The hon. Lady raised the question of performance. The probation trusts are currently hitting many targets, but there is one simple reality at the heart of all this: reoffending is currently increasing, and I do not think that that is good enough.

Let me explain some of what the Bill will actually do. Clause 2 provides for this group of offenders to spend the second half of their sentences subject to licence conditions in the community, like all other prisoners. Clause 3 creates an innovative period of additional supervision, which is added to the licence to make a total of 12 months' mandatory rehabilitation and support after release. I think that that is the least that we should have in our system; it is extraordinary that we do not have it already.

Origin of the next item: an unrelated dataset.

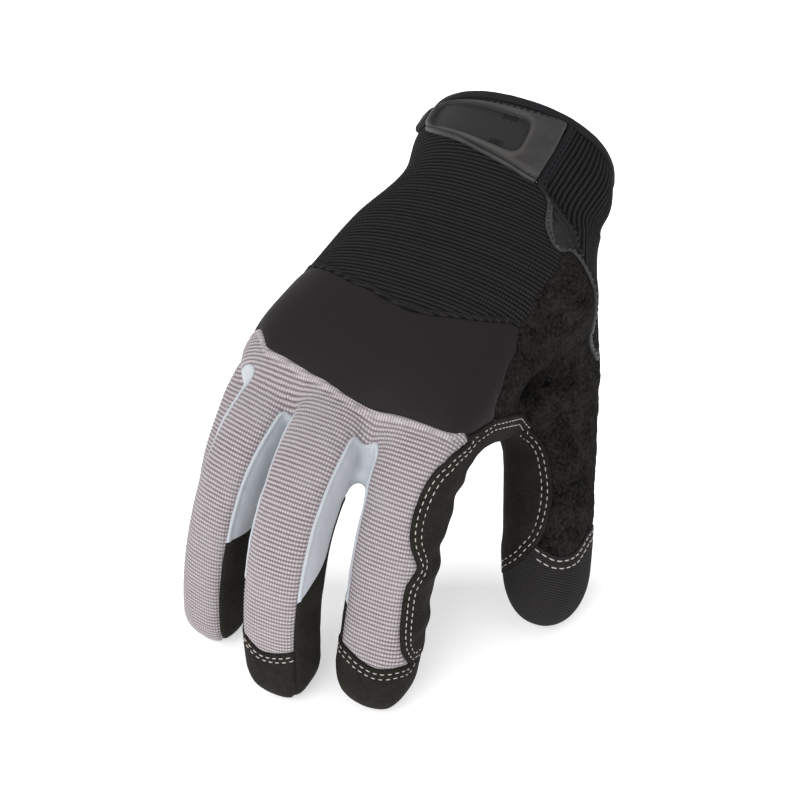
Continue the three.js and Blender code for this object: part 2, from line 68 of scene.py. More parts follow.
PALM = table(
    "along mix ulnar radial back front power bend skew",
    (0.0, 0.0, 0.5, 0.5, 0.5, 0.5, 2.2, 0, 0),
    (0.1, 0.0, 0.5, 0.585, 0.48, 0.48, 2.2, 4, 0),
    (0.22, 0.2, 0.42, 0.545, 0.48, 0.5, 2.2, 9, 0),
    (0.4, 0.5, 0.468, 0.655, 0.5, 0.52, 2.3, 4, 0),
    (0.6, 0.8, 0.461, 0.522, 0.5, 0.52, 2.4, 2, 0),
    (0.78, 1.0, 0.468, 0.479, 0.5, 0.46, 2.5, 9, 0.05),
    (0.9, 1.0, 0.474, 0.42, 0.43, 0.38, 2.5, 30, 0.15),
    (1.0, 1.0, 0.4, 0.28, 0.22, 0.24, 2.4, 42, 0.25),
)
FINGER_FULLNESS = table(
    "at wide deep",
    (0, 0.98, 0.98), (0.15, 1.04, 1.0), (0.26, 1.04, 1.0), (0.34, 0.99, 0.98),
    (0.5, 0.98, 0.97), (0.7, 0.96, 0.94), (0.85, 0.94, 0.88), (1, 0.92, 0.84),
)
THUMB_FULLNESS = table(
    "at wide deep",
    (0, 1.0, 1.05), (0.25, 1.08, 1.1), (0.45, 1.0, 1.02), (0.6, 0.96, 0.96),
    (0.75, 0.98, 0.94), (0.88, 0.94, 0.88), (1, 0.9, 0.8),
)
# Where each digit starts is given as shares of the palm's breadth, length and depth
DIGITS = {
    "index": dict(
        length=113.5, breadth=28.3, depth=27.7, across=0.299, along=0.818, up=0.045,
        pitch=-2, roll=0, splay=-1.5, fullness=FINGER_FULLNESS,
        bends=table("at turn", (0, 6), (0.2, 45), (0.5, 66), (0.8, 67), (1, 80)),
    ),
    "middle": dict(
        length=124.5, breadth=25.7, depth=25.7, across=-0.016, along=0.846, up=0.091,
        pitch=-2, roll=0, splay=-1, fullness=FINGER_FULLNESS,
        bends=table("at turn", (0, 5), (0.2, 20), (0.5, 63), (0.8, 87), (1, 87)),
    ),
    "ring": dict(
        length=119, breadth=22.4, depth=25.2, across=-0.246, along=0.795, up=0.005,
        pitch=-2.5, roll=1, splay=-10.5, fullness=FINGER_FULLNESS,
        bends=table("at turn", (0, 7), (0.2, 28), (0.5, 65), (0.8, 80), (1, 92)),
    ),
    "little": dict(
        length=101, breadth=22.8, depth=23.7, across=-0.383, along=0.717, up=-0.29,
        pitch=-0.5, roll=-1, splay=-12.5, fullness=FINGER_FULLNESS,
        bends=table("at turn", (0, 9), (0.2, 36), (0.5, 64), (0.8, 78), (1, 88)),
    ),
    "thumb": dict(
        length=131.5, breadth=33.8, depth=30.8, across=0.274, along=0.288, up=-0.173,
        pitch=39, roll=59.5, splay=33, fullness=THUMB_FULLNESS,
        bends=table("at turn", (0, 0), (0.3, 6), (0.6, 9), (0.85, 10), (1, 20)),
    ),
}


def straight(rows, key, at, along="at"):
    return np.interp(at, rows[along], rows[key])


def smooth(rows, key, at, along="at"):
    """A smooth curve through one column of a table, level past both ends"""
    x, y = rows[along], rows[key]
    near = np.maximum(np.arange(len(x)) - 1, 0)
    far = np.minimum(np.arange(len(x)) + 1, len(x) - 1)
    slopes = (y[far] - y[near]) / (x[far] - x[near])
    at = np.clip(at, x[0], x[-1])
    i = np.clip(np.searchsorted(x, at, side="right") - 1, 0, len(x) - 2)
    h = x[i + 1] - x[i]
    t = (at - x[i]) / h
    start = (1 + 2 * t) * (1 - t) ** 2 * y[i] + t * (1 - t) ** 2 * h * slopes[i]
    return start + t * t * (3 - 2 * t) * y[i + 1] + t * t * (t - 1) * h * slopes[i + 1]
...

The supervision period is there not to punish offenders, but to help them to move away from crime. We want those who work with offenders to try new, innovative approaches to rehabilitation. I look forward to seeing the voluntary sector, for example, playing a much larger role. We all see good work done in that sector, and I want to see more of it being done in our formal systems.

A range of flexible requirements can be imposed during the supervision period. They are set out in schedule 1, and include participating in rehabilitative activities including restorative justice, being tested for drugs, and attending appointments to address drug misuse. Those requirements are designed to give those who work with offenders the ability to steer them during the months after their release from prison. The freedom to innovate will be critical to the driving down of reoffending rates in this group.

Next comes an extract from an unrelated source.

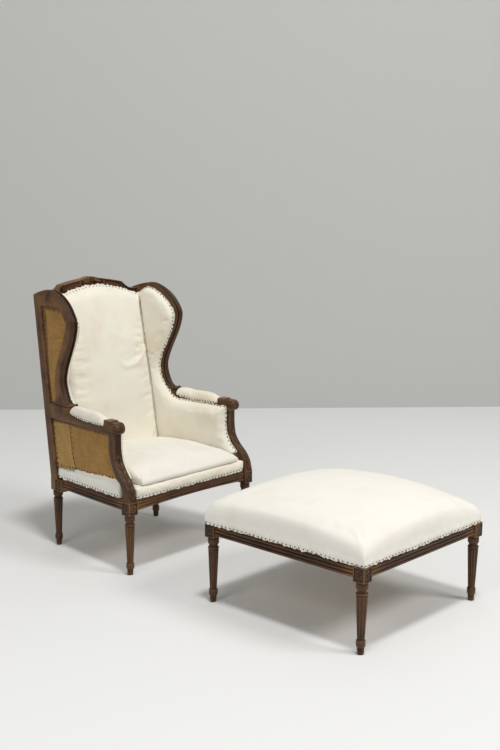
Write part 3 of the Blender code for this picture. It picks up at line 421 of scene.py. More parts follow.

We are focusing particularly on drug use, which is common among offenders who are serving custodial sentences. Two thirds of those who are serving sentences of less than 12 months have used class A drugs, while three quarters have used class B or class C drugs. Drug use among prisoners is also strongly associated with reconviction on release. The rate of reconviction among prisoners who report having used drugs in the four weeks before custody is more than double the rate among those who have never used drugs. That applies to drugs in class A, class B and class C.

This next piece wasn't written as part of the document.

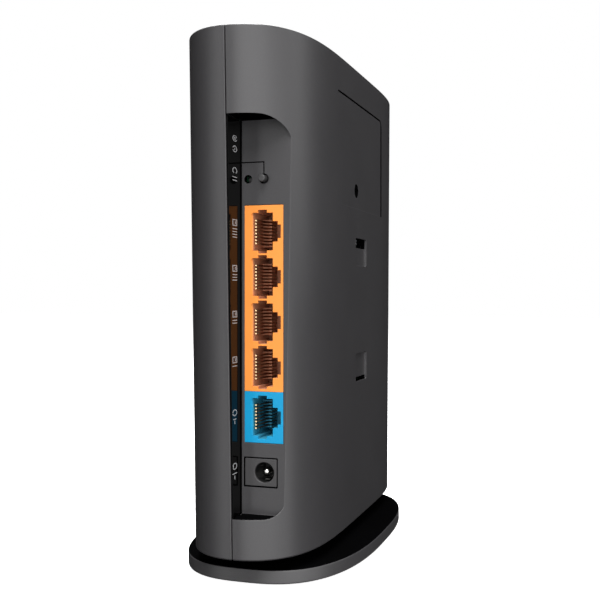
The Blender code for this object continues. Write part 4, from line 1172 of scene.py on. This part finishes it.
def make_print_material():
    """White ink, thinner in places."""
    tree, shader = start_material("print_white", Specular_IOR_Level=0.4)
    ink = spread(tree, noise(tree, 0.12 * MM, 3.0), 0.35, 0.6, 0.0, 1.0)
    surface = blend_colours(tree, ink, (0.16, 0.16, 0.165, 1), (0.3, 0.3, 0.305, 1))
    dress(tree, shader, surface, spread(tree, ink, 0.0, 1.0, 0.6, 0.45), ink, 0.004 * MM)


def make_rubber_material():
    """Soft black rubber with a dusty bloom."""
    tree, shader = start_material("rubber", Specular_IOR_Level=0.35)
    bloom = spread(tree, noise(tree, 2.2 * MM, 5.0), 0.4, 0.75, 0.0, 1.0)
    surface = blend_colours(tree, bloom, (0.014, 0.014, 0.015, 1), (0.04, 0.04, 0.039, 1))
    gloss = spread(tree, bloom, 0.0, 1.0, 0.7, 0.88)
    dress(tree, shader, surface, gloss, noise(tree, 0.25 * MM, 4.0), 0.02 * MM)


def make_materials():
    plastic("charcoal_plastic", (0.03, 0.029, 0.0305), 0.38, 0.34 * MM, 0.012 * MM, edge_wear_and_highlight=0.3)
    # A dull near-black without specular, put on faces as painted shade.
    plastic("painted_shade_black", (0.0012, 0.0012, 0.0013), 0.8, 0.3 * MM, 0.01 * MM, specular=0.0, variation=0.4)
    plastic("stand_plastic", (0.035, 0.034, 0.0355), 0.38, 0.32 * MM, 0.012 * MM, edge_wear_and_highlight=0.4)
    plastic("button_grey", (0.025, 0.0245, 0.025), 0.42, 0.2 * MM, 0.008 * MM, edge_wear_and_highlight=0.5)
    # The second colour of each socket material is painted shade deep in its mouth.
    make_jack_material("jack_orange", (0.62, 0.2, 0.034), (0.42, 0.18, 0.1))
    make_jack_material("jack_blue", (0.0005, 0.195, 0.37), (0.03, 0.2, 0.3))
    make_jack_material("inlet_grey", (0.034, 0.033, 0.034), (0.005, 0.005, 0.005))
    plastic("chip_black", (0.014, 0.014, 0.016), 0.55, 0.12 * MM, 0.01 * MM, variation=0.2)
    plastic("lead_black", (0.012, 0.012, 0.012), 0.5, 0.2 * MM, 0.006 * MM, variation=0.25)
    plastic("pad_grey", (0.36, 0.38, 0.46), 0.8, 0.3 * MM, 0.03 * MM, specular=0.3, variation=0.12)
    plastic("capacitor_sleeve", (0.016, 0.024, 0.075), 0.28, 0.5 * MM, 0.006 * MM, variation=0.2, coat=0.4)
    metal("nickel", (0.76, 0.75, 0.72), 0.22, (1, 1, 0.3))
    metal("heatsink_aluminium", (0.7, 0.71, 0.72), 0.36, (1, 0.05, 1), 0.01 * MM)
    metal("shield_tin", (0.7, 0.7, 0.68), 0.32, (1, 1, 0.06), 0.008 * MM)
    metal("steel", (0.1, 0.1, 0.105), 0.42, (1, 0.4, 1), 0.008 * MM)
    make_contact_material()
    make_board_material()
    make_gloss_material()
    make_clear_material()
    make_led_material()
    make_print_material()
    make_rubber_material()


def finish_piece(piece, body, slot, *nodes):
    """Gives a piece its body and, if it has none, the slot's material, and hides the CAD nodes it stands
    for.
    """
    if not piece.data.materials:
        piece.data.materials.append(MATERIALS[slot])
    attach(piece, body)
    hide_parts(*nodes)
    return piece


def finish_cad_nodes():
    for part in frame["record"]["subparts"]:
        node = frame["nodes"][part["node"]]
        node.data.materials.clear()
        node.data.materials.append(MATERIALS[part["material_slot"]])


# --- room ------------------------------------------------------------------------


def add_softbox(angle, watts, elevation, distance, size):
    data = bpy.data.lights.new("softbox", "AREA")
    data.shape = "RECTANGLE"
    data.size, data.size_y = size
    data.energy = watts
    lamp = bpy.data.objects.new("softbox", data)
    turn, rise = math.radians(angle), math.radians(elevation)
    away = Vector((-math.sin(turn) * math.cos(rise), math.cos(turn) * math.cos(rise), math.sin(rise)))
    lamp.location = LIGHT_TARGET + distance * away
    lamp.rotation_euler = (-away).to_track_quat("-Z", "Y").to_euler()
    lamp.visible_camera = False
    bpy.context.scene.collection.objects.link(lamp)


def make_lights():
    for first, last, watts, kind in LIGHT_BANKS:
        for angle in range(first, last + 1, LIGHT_STEP):
            add_softbox(angle, watts, **kind)


def make_world():
    """Dim surroundings for the router, a white backdrop for the camera."""
    world = bpy.data.worlds.new("studio")
    world.use_nodes = True
    tree = world.node_tree
    fill = tree.nodes["Background"]
    feed(tree, (1, 1, 1, 1), fill, "Color")
    feed(tree, SURROUNDINGS, fill, "Strength")
    backdrop = add(tree, "ShaderNodeBackground", {"Color": (1, 1, 1, 1), "Strength": 1.0})
    mix = add(tree, "ShaderNodeMixShader", {
        "Fac": add(tree, "ShaderNodeLightPath").outputs["Is Camera Ray"],
        1: fill.outputs["Background"], 2: backdrop.outputs["Background"],
    })
    feed(tree, mix.outputs["Shader"], tree.nodes["World Output"], "Surface")
    bpy.context.scene.world = world


def make_floor():
    """A plain pale floor that glows evenly bright far off and dimmer near the stand as painted shade,
    under the soft shadow the lamps cast.
    """
    half = FLOOR_HALF_SIZE
    corners = ((-half, -half, 0), (half, -half, 0), (half, half, 0), (-half, half, 0))
    bm = bmesh.new()
    bm.faces.new([bm.verts.new(corner) for corner in corners])
    floor = new_object("floor", bm)
    tree, shader = start_material(
        "floor_paper", Base_Color=(0.6, 0.6, 0.6, 1), Roughness=0.9, Specular_IOR_Level=0.1
    )
    distance = add(tree, "ShaderNodeVectorMath", {0: object_place(tree)}, operation="LENGTH")
    # The glow dims near the stand: painted shade round it.
    glow = add(tree, "ShaderNodeEmission", {
        "Color": (1, 1, 1, 1), "Strength": spread(tree, distance.outputs["Value"], 0.12, 0.5, 0.9, 1.0),
    })
    both = add(tree, "ShaderNodeAddShader", {0: shader.outputs["BSDF"], 1: glow.outputs["Emission"]})
    feed(tree, both.outputs["Shader"], tree.nodes["Material Output"], "Surface")
    floor.data.materials.append(MATERIALS["floor_paper"])
    floor.visible_diffuse = False
    floor.visible_glossy = False
    floor.visible_shadow = False


def make_camera():
    data = bpy.data.cameras.new("camera")
    data.sensor_width = 36.0
    data.lens = CAMERA_LENS
    data.shift_y = CAMERA_SHIFT
    data.clip_start = 0.01
    camera = bpy.data.objects.new("camera", data)
    camera.location = CAMERA_PLACE
    forward = Vector((math.sin(CAMERA_TURN), -math.cos(CAMERA_TURN), 0))
    camera.rotation_euler = forward.to_track_quat("-Z", "Y").to_euler()
    bpy.context.scene.collection.objects.link(camera)
    bpy.context.scene.camera = camera


make_materials()
finish_cad_nodes()
finish_piece(make_port_shell(), "case", "charcoal_plastic", "port_case_half")
finish_piece(make_plain_shell(), "case", "charcoal_plastic", "plain_case_half")
make_sockets()
make_power_inlet()
make_buttons()
make_case_screw()
make_strip()
make_marks()
make_light_lens()
make_stand()
make_floor()
make_world()
make_lights()
make_camera()
bpy.context.scene.view_settings.view_transform = "Standard"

Clause 12 expands the current power to test offenders for drugs while they are on licence to include class B as well as class A drugs. Schedule 1 creates an equivalent testing condition for the supervision period that will follow the licence period. All that is an essential part of trying to ensure that when people come out of prison, we do all that we can to move them off drugs as quickly as possible, in a regime in which they are obliged to take part.

Let me now explain what will happen if an offender does not engage with supervision. Breach of any of the supervision requirements will be dealt with by the magistrates courts, and there will be an important new role for lay justices and district judges. Clause 4 provides a flexible set of sanctions that magistrates may—not must—impose if a breach is proved. They can impose a fine, between 20 and 60 hours of community payback, a curfew with an electronic tag, or committal back to custody. There is no “escalator” approach requiring a more onerous sanction to be used if a lighter-touch one has been imposed before.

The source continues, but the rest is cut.